AIM OF THE TASK ▸ Within the material below, locate the line with "const onTop = () => 3;" and the line with "for node in", then return those two lines and all lines between them, exactly as written.

— Start SOURCE RECORDS —

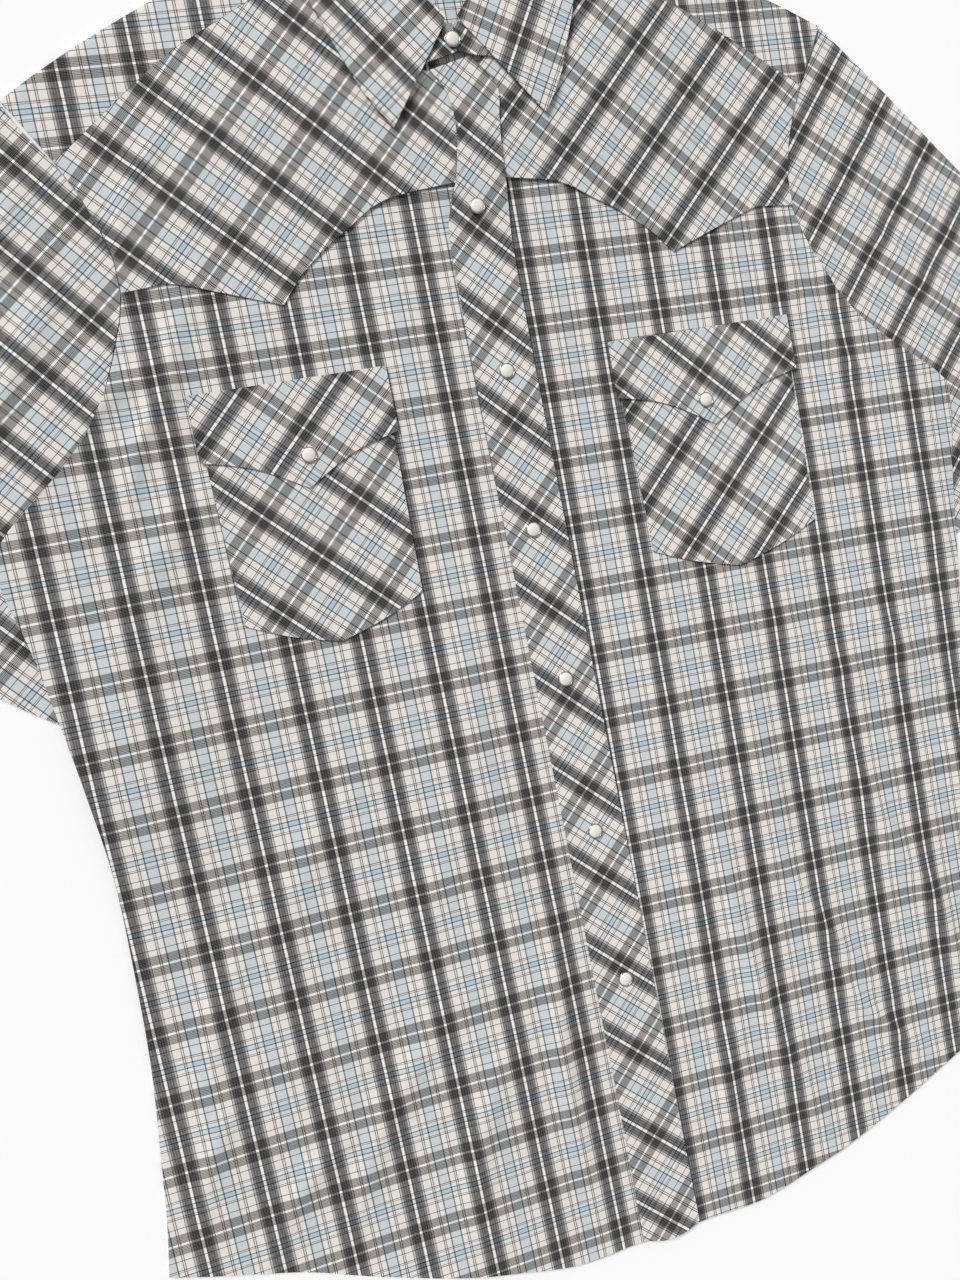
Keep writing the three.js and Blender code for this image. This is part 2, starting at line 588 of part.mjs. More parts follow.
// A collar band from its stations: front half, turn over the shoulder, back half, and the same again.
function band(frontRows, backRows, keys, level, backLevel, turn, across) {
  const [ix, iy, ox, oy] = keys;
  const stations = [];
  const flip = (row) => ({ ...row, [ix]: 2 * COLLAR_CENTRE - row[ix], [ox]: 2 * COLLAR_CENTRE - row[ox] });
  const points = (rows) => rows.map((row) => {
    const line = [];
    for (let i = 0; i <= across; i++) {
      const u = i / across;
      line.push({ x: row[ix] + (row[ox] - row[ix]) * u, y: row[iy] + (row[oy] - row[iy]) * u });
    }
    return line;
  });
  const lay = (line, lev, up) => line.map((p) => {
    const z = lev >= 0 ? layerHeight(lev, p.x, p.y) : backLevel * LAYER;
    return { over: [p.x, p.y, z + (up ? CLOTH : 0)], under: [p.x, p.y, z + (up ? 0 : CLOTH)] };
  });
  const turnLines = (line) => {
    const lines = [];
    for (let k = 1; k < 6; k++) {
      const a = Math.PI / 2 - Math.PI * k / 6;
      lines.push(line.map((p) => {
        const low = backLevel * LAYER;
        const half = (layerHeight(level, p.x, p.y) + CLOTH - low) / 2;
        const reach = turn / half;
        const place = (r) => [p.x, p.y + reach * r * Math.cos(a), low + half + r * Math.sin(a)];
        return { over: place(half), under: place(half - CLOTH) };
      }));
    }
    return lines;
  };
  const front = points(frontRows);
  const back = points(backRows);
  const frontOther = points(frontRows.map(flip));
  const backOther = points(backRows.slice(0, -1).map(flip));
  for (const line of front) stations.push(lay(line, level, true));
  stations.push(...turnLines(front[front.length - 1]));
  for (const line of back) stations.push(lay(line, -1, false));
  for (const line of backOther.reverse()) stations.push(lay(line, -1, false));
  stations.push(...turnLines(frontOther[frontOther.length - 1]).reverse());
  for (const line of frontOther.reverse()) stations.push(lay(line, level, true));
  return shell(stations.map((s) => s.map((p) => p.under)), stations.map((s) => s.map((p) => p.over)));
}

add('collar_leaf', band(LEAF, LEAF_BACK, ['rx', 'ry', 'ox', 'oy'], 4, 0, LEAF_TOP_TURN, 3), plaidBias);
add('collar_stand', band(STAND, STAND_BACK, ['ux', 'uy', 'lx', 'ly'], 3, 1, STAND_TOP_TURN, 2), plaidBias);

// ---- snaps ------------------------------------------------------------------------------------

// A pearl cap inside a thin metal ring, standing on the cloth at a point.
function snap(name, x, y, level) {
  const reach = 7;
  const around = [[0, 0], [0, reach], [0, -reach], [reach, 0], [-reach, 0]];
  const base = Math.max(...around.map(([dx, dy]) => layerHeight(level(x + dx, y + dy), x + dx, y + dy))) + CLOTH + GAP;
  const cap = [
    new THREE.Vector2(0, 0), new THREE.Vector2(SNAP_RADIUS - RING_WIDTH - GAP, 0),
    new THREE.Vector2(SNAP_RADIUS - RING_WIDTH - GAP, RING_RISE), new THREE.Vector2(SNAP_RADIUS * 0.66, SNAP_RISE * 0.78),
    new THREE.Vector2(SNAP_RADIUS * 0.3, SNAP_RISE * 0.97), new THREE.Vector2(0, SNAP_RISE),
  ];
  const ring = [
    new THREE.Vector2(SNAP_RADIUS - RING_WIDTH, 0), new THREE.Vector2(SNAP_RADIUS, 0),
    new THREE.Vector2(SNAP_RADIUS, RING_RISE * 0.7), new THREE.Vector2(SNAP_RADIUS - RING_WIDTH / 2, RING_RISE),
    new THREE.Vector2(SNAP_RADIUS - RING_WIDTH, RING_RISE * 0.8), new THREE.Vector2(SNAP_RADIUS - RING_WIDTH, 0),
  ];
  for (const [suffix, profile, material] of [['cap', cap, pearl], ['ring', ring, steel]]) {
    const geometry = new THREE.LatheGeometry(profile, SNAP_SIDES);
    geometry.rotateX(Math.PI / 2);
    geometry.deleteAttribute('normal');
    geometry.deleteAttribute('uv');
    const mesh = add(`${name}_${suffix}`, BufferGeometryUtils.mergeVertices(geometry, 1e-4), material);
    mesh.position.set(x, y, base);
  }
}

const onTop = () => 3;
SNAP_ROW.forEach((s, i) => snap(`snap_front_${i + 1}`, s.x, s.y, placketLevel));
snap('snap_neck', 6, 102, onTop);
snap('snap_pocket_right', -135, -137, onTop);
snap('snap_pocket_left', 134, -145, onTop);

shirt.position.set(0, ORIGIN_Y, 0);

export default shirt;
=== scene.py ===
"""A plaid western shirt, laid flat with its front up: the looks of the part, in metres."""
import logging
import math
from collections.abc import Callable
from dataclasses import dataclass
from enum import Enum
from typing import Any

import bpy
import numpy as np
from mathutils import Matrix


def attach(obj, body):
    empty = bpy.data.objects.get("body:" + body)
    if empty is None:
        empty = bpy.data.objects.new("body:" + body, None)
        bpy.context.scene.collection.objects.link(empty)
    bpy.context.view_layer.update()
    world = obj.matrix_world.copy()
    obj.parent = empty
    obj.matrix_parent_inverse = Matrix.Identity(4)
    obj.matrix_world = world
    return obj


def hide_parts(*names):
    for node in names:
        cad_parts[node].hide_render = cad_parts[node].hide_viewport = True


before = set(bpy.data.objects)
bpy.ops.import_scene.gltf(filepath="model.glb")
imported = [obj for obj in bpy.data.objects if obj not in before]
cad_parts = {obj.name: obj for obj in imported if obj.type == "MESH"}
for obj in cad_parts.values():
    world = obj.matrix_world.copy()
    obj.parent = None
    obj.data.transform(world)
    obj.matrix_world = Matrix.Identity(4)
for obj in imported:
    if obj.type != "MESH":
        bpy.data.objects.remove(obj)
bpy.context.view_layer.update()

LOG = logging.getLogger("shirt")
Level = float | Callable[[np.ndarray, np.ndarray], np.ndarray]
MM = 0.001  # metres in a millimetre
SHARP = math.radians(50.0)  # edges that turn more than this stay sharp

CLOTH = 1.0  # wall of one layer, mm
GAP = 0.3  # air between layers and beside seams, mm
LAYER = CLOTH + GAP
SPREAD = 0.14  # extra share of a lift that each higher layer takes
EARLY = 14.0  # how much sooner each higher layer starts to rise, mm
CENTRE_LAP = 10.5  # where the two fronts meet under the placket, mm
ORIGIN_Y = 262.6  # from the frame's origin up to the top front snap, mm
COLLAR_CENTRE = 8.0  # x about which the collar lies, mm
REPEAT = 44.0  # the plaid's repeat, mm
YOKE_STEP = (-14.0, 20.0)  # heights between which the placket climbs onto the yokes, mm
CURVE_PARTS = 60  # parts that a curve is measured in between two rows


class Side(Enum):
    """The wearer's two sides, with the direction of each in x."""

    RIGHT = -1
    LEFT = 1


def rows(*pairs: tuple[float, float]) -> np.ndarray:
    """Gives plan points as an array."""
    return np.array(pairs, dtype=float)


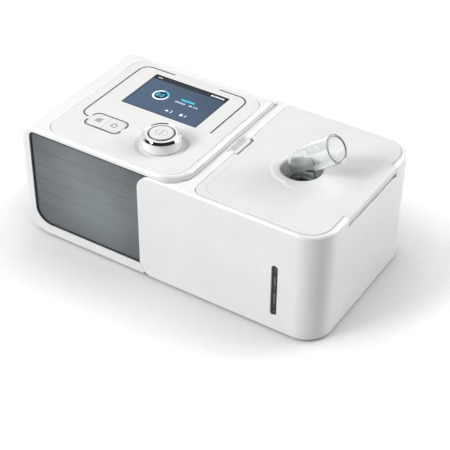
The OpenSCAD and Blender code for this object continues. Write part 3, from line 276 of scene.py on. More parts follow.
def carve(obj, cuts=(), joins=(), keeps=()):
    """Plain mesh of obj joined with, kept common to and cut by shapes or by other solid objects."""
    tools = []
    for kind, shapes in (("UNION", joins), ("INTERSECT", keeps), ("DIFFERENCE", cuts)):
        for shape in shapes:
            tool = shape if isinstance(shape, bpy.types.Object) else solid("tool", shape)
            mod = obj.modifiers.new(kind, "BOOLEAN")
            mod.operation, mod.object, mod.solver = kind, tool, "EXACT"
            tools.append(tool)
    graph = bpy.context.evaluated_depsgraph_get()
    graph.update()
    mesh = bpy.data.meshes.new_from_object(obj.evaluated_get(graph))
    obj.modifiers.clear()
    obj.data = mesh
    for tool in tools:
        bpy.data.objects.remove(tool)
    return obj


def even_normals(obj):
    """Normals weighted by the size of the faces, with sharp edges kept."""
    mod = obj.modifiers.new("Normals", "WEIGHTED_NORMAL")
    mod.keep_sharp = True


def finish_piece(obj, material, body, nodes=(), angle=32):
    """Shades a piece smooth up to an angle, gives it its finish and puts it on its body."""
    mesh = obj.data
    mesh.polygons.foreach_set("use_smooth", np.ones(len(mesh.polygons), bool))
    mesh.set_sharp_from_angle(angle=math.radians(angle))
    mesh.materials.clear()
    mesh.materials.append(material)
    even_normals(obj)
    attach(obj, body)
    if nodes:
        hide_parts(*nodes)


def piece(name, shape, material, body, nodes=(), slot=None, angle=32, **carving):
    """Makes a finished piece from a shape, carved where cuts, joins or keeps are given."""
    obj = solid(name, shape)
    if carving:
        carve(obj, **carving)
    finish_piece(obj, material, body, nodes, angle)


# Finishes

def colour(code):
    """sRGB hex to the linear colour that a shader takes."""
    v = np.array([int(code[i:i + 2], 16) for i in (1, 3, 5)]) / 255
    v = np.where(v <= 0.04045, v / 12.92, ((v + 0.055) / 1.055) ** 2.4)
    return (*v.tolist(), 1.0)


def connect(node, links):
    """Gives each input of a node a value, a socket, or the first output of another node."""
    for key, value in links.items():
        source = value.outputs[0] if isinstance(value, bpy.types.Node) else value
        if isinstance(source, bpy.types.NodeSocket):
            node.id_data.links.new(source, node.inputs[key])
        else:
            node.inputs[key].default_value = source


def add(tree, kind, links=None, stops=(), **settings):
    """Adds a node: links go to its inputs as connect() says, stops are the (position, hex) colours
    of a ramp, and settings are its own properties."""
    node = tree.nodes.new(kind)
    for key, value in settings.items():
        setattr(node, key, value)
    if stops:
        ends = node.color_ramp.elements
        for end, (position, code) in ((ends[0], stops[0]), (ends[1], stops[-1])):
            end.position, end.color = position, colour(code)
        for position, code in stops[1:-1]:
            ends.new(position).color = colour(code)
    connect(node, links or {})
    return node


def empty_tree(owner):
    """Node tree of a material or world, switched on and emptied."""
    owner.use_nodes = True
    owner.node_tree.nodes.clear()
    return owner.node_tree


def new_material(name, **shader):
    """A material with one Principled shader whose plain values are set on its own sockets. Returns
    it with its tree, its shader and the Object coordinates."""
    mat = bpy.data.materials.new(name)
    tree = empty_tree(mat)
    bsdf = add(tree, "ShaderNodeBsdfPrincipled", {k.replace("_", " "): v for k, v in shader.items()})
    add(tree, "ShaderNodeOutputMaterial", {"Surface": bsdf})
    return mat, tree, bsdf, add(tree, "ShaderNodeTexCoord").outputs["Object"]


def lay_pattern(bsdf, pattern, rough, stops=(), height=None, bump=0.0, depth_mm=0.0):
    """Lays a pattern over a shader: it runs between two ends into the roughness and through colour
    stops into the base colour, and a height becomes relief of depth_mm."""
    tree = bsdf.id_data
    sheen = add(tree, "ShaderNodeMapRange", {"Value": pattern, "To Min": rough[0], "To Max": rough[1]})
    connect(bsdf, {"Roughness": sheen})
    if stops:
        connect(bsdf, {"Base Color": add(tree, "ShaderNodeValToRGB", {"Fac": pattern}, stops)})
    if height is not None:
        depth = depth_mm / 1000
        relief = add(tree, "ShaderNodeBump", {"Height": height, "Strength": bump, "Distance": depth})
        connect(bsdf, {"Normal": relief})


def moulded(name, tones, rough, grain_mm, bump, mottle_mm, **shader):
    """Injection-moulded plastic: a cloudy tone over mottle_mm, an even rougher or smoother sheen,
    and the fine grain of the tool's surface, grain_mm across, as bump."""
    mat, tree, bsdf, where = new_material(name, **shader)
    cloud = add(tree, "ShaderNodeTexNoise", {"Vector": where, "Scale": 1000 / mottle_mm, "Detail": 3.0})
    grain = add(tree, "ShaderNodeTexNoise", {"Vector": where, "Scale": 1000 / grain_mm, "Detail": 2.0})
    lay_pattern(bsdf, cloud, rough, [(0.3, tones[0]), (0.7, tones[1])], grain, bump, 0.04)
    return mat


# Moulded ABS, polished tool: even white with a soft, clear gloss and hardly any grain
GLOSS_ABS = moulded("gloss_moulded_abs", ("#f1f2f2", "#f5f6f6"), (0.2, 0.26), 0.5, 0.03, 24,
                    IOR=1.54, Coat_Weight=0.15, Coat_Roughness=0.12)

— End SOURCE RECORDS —

FINISHED EXERCISE ▸
const onTop = () => 3;
SNAP_ROW.forEach((s, i) => snap(`snap_front_${i + 1}`, s.x, s.y, placketLevel));
snap('snap_neck', 6, 102, onTop);
snap('snap_pocket_right', -135, -137, onTop);
snap('snap_pocket_left', 134, -145, onTop);

shirt.position.set(0, ORIGIN_Y, 0);

export default shirt;
=== scene.py ===
"""A plaid western shirt, laid flat with its front up: the looks of the part, in metres."""
import logging
import math
from collections.abc import Callable
from dataclasses import dataclass
from enum import Enum
from typing import Any

import bpy
import numpy as np
from mathutils import Matrix


def attach(obj, body):
    empty = bpy.data.objects.get("body:" + body)
    if empty is None:
        empty = bpy.data.objects.new("body:" + body, None)
        bpy.context.scene.collection.objects.link(empty)
    bpy.context.view_layer.update()
    world = obj.matrix_world.copy()
    obj.parent = empty
    obj.matrix_parent_inverse = Matrix.Identity(4)
    obj.matrix_world = world
    return obj


def hide_parts(*names):
    for node in names:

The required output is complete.